● **THE PROBLEM**
Return the whole listing exactly as it stands.

┄┄┄┄┄┄┄┄┄┄┄┄┄┄┄┄┄┄┄┄

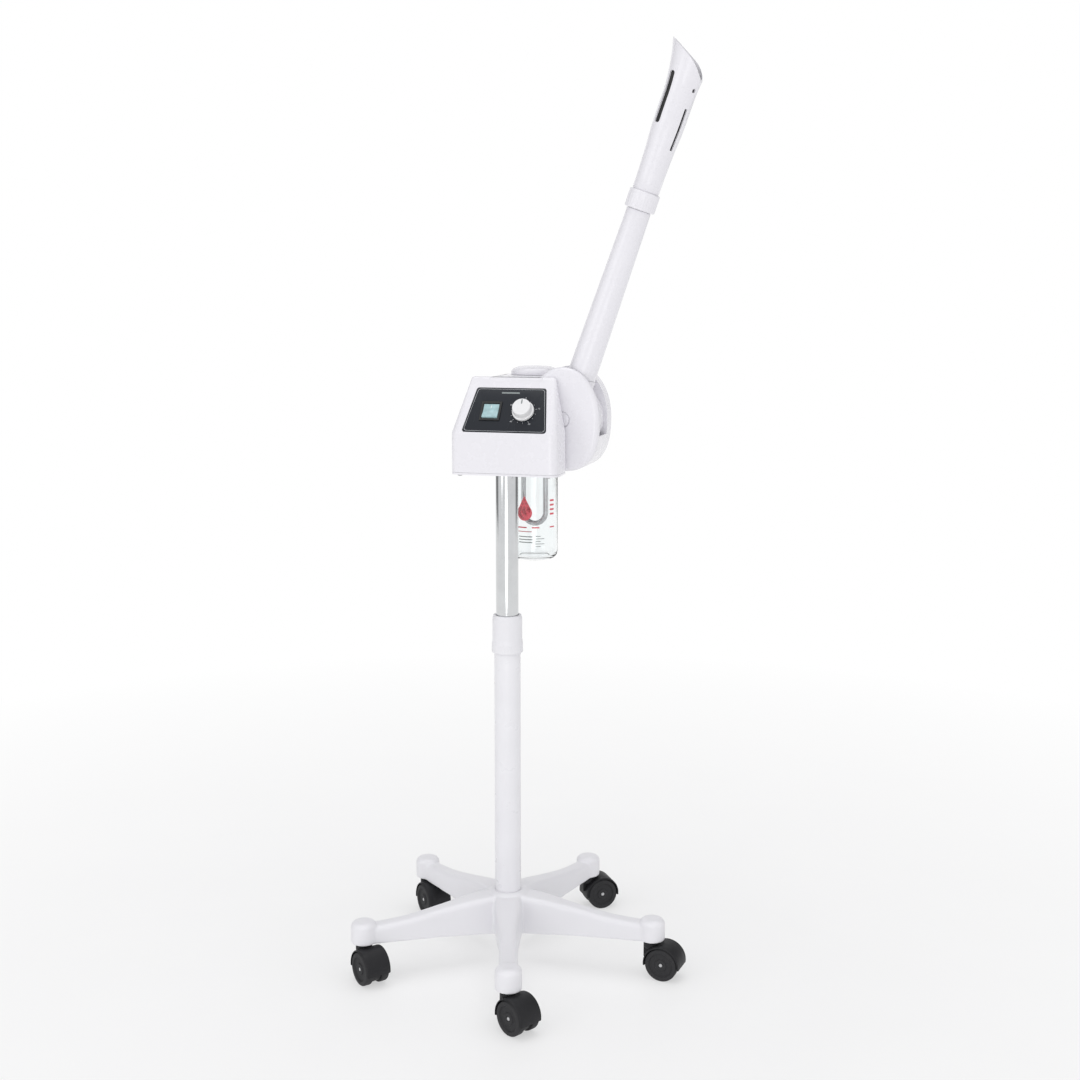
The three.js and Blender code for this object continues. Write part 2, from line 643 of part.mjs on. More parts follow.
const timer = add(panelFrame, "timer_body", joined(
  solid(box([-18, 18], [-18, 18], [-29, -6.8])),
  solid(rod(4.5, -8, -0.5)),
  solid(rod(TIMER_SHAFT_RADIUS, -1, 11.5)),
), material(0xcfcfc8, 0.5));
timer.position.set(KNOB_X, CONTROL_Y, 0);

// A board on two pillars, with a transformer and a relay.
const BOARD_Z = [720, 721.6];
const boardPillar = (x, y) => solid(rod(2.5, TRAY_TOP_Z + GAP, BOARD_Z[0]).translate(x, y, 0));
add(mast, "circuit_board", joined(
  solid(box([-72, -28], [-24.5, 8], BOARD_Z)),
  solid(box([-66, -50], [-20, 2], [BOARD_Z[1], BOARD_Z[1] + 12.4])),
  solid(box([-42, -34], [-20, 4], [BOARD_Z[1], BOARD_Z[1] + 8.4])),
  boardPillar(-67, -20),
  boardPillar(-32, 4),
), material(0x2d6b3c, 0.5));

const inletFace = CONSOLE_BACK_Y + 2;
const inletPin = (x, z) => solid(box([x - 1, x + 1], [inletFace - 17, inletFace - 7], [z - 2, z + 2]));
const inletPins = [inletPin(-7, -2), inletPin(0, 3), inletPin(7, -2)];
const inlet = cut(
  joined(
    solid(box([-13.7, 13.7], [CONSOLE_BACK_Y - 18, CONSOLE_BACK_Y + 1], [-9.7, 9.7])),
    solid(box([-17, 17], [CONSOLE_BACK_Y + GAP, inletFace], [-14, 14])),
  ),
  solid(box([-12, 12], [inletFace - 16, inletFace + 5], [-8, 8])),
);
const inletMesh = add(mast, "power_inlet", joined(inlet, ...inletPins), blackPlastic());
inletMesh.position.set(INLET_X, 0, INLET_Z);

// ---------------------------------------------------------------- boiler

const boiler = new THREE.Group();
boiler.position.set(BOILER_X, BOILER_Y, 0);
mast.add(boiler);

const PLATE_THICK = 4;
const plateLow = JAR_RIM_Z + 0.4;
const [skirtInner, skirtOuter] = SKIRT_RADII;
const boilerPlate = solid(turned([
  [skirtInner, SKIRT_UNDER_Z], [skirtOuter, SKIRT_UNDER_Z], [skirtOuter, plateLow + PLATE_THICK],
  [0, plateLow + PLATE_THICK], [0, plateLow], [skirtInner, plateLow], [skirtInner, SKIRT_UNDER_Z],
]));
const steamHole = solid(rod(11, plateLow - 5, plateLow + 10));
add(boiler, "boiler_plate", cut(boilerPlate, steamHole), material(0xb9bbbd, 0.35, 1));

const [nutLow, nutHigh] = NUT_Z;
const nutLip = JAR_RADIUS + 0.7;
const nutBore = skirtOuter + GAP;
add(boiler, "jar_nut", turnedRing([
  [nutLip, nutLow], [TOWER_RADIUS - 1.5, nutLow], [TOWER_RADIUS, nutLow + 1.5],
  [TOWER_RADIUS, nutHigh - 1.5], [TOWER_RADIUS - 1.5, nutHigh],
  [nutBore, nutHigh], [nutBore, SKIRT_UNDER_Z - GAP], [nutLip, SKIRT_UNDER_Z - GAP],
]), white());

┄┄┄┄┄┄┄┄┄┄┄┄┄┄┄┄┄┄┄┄

● **ANSWER TO THIS EXERCISE**
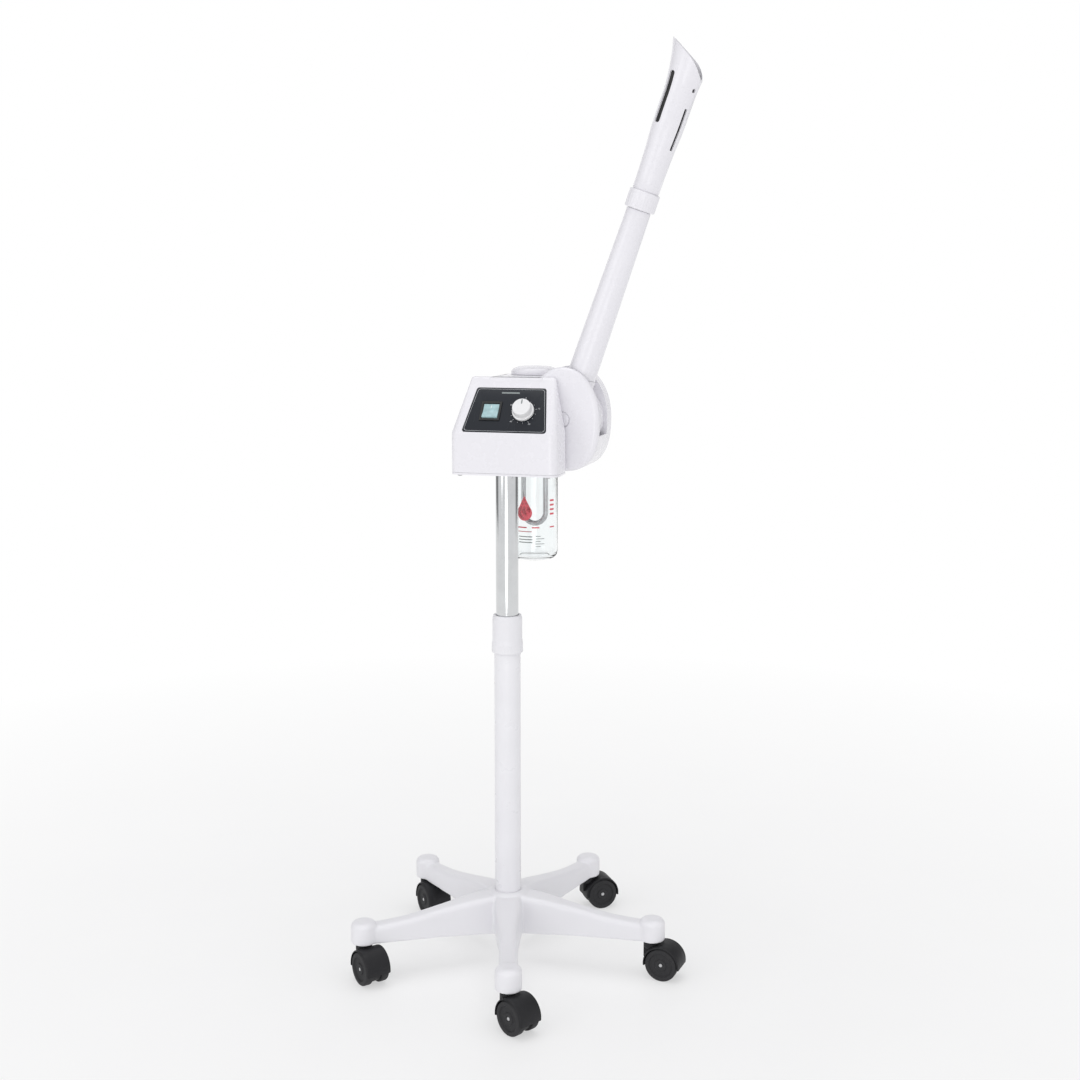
The three.js and Blender code for this object continues. Write part 2, from line 643 of part.mjs on. More parts follow.
const timer = add(panelFrame, "timer_body", joined(
  solid(box([-18, 18], [-18, 18], [-29, -6.8])),
  solid(rod(4.5, -8, -0.5)),
  solid(rod(TIMER_SHAFT_RADIUS, -1, 11.5)),
), material(0xcfcfc8, 0.5));
timer.position.set(KNOB_X, CONTROL_Y, 0);

// A board on two pillars, with a transformer and a relay.
const BOARD_Z = [720, 721.6];
const boardPillar = (x, y) => solid(rod(2.5, TRAY_TOP_Z + GAP, BOARD_Z[0]).translate(x, y, 0));
add(mast, "circuit_board", joined(
  solid(box([-72, -28], [-24.5, 8], BOARD_Z)),
  solid(box([-66, -50], [-20, 2], [BOARD_Z[1], BOARD_Z[1] + 12.4])),
  solid(box([-42, -34], [-20, 4], [BOARD_Z[1], BOARD_Z[1] + 8.4])),
  boardPillar(-67, -20),
  boardPillar(-32, 4),
), material(0x2d6b3c, 0.5));

const inletFace = CONSOLE_BACK_Y + 2;
const inletPin = (x, z) => solid(box([x - 1, x + 1], [inletFace - 17, inletFace - 7], [z - 2, z + 2]));
const inletPins = [inletPin(-7, -2), inletPin(0, 3), inletPin(7, -2)];
const inlet = cut(
  joined(
    solid(box([-13.7, 13.7], [CONSOLE_BACK_Y - 18, CONSOLE_BACK_Y + 1], [-9.7, 9.7])),
    solid(box([-17, 17], [CONSOLE_BACK_Y + GAP, inletFace], [-14, 14])),
  ),
  solid(box([-12, 12], [inletFace - 16, inletFace + 5], [-8, 8])),
);
const inletMesh = add(mast, "power_inlet", joined(inlet, ...inletPins), blackPlastic());
inletMesh.position.set(INLET_X, 0, INLET_Z);

// ---------------------------------------------------------------- boiler

const boiler = new THREE.Group();
boiler.position.set(BOILER_X, BOILER_Y, 0);
mast.add(boiler);

const PLATE_THICK = 4;
const plateLow = JAR_RIM_Z + 0.4;
const [skirtInner, skirtOuter] = SKIRT_RADII;
const boilerPlate = solid(turned([
  [skirtInner, SKIRT_UNDER_Z], [skirtOuter, SKIRT_UNDER_Z], [skirtOuter, plateLow + PLATE_THICK],
  [0, plateLow + PLATE_THICK], [0, plateLow], [skirtInner, plateLow], [skirtInner, SKIRT_UNDER_Z],
]));
const steamHole = solid(rod(11, plateLow - 5, plateLow + 10));
add(boiler, "boiler_plate", cut(boilerPlate, steamHole), material(0xb9bbbd, 0.35, 1));

const [nutLow, nutHigh] = NUT_Z;
const nutLip = JAR_RADIUS + 0.7;
const nutBore = skirtOuter + GAP;
add(boiler, "jar_nut", turnedRing([
  [nutLip, nutLow], [TOWER_RADIUS - 1.5, nutLow], [TOWER_RADIUS, nutLow + 1.5],
  [TOWER_RADIUS, nutHigh - 1.5], [TOWER_RADIUS - 1.5, nutHigh],
  [nutBore, nutHigh], [nutBore, SKIRT_UNDER_Z - GAP], [nutLip, SKIRT_UNDER_Z - GAP],
]), white());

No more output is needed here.